Stories like that of the jumbie, Cowfoot woman, Soucouyant, mermaids, witches, and shapeshifters are threads that bind us to the people who walked these lands, toiled these lands, and tended these lands far before we came to be. When we do our part in preserving the rich stories of our past, we venerate the lives and contributions of our ancestors. We also steward opportunities to engage in critical dialogues around culture, history, and the intrinsic values that shape our Virgin Islands community.

Sometimes as West Indian people, we don’t recognize the privilege of what it means to grow up in and be a part of such a rich diverse tapestry of culture. We are born with the privilege of being able to trace our families several generations back, we are able to inherit land deeply connected to the fabrics of our bloodlines, and we are privileged to stand at the alter of our heritage knowing that our ancestors paved the staircase and cemented the table. This culture, and more importantly this feeling of belonging is a gift that many in this world spend their lives searching for never having found. And yet, “our navel cord bury here.”

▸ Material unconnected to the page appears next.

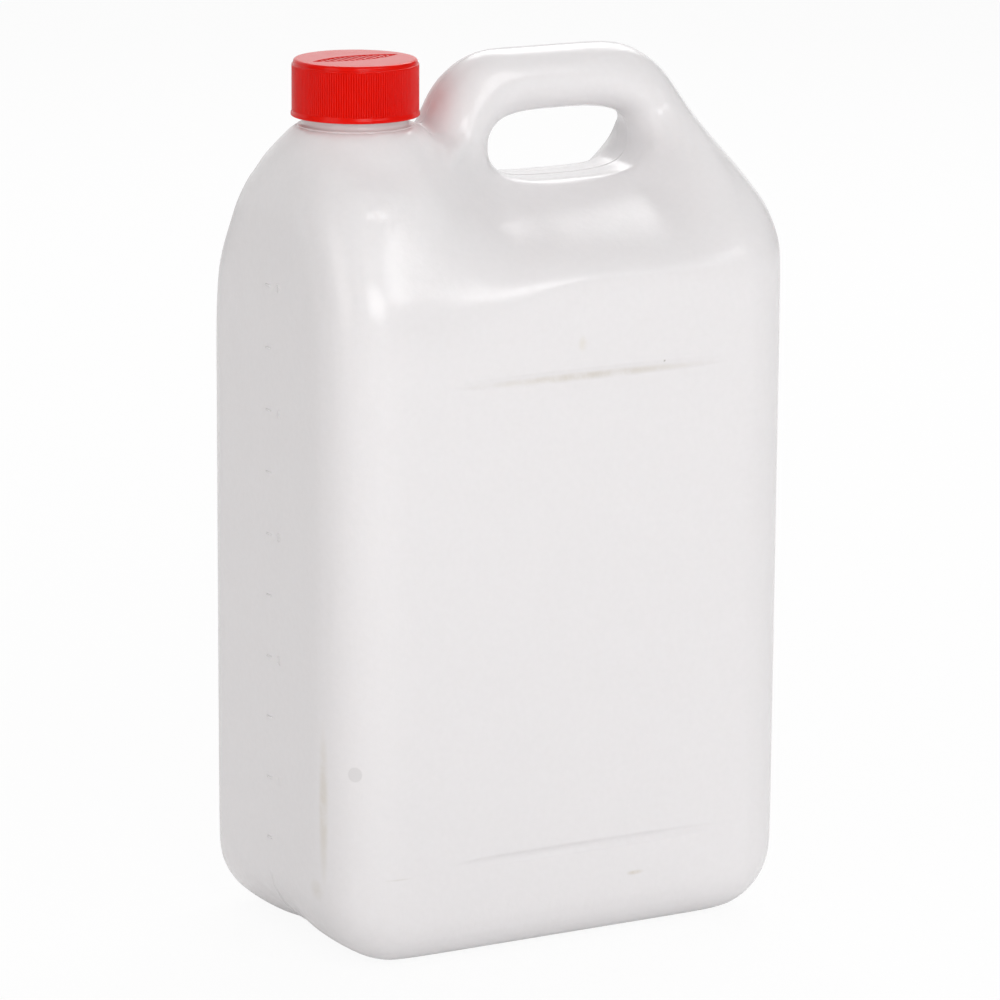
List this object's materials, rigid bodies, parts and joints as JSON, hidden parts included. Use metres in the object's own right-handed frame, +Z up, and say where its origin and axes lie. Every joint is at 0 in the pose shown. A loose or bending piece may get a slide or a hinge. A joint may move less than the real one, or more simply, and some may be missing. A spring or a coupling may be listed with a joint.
{
  "type": "plastic jerrycan",
  "caption": "Blown translucent plastic jerrycan with a hollow carrying handle and a ribbed screw cap on an offset neck.",
  "frame": {"origin": "centre of the can's box, on the surface that it stands on", "axes": "+Z up, +X along the can from the neck's side to the back of the handle, +Y through the can's depth, away from the pictured broad face"},
  "size_m": [0.1904, 0.12, 0.3255],
  "materials": {
    "hdpe_natural": "translucent satin",
    "cap_red": "satin",
    "wad_foam": "matte"
  },
  "bodies": {
    "can": {"can": "hdpe_natural"},
    "wad": {"sealing_wad": "wad_foam"},
    "cap": {"cap": "cap_red"}
  },
  "joints": [
    {"name": "cap_lift", "type": "slide", "parent": "can", "child": "wad", "axis": [0, 0, 1], "range_m": [0, 0.01875]},
    {"name": "cap_turn", "type": "hinge", "parent": "wad", "child": "cap", "pos_m": [-0.0595, 0, 0.3], "axis": [0, 0, 1], "range_deg": [0, 1350]}
  ],
  "couplings": [
    {"joint": "cap_lift", "follows": "cap_turn", "m_per_rad": 0.00079577}
  ]
}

So finally, as stewards of cultural preservation and as people who are undoubtedly devoted to the Virgin Islands, the most profound gift we can offer the generations of Virgin Islanders who will one day walk these streets, swim in these waters, and bask in this sun is the gift of tradition that all of us had the privilege of being born into, the gift of culture that our ancestors didn’t deny us, and the gift of safeguarding the stories that bind us to the love seeded into the land.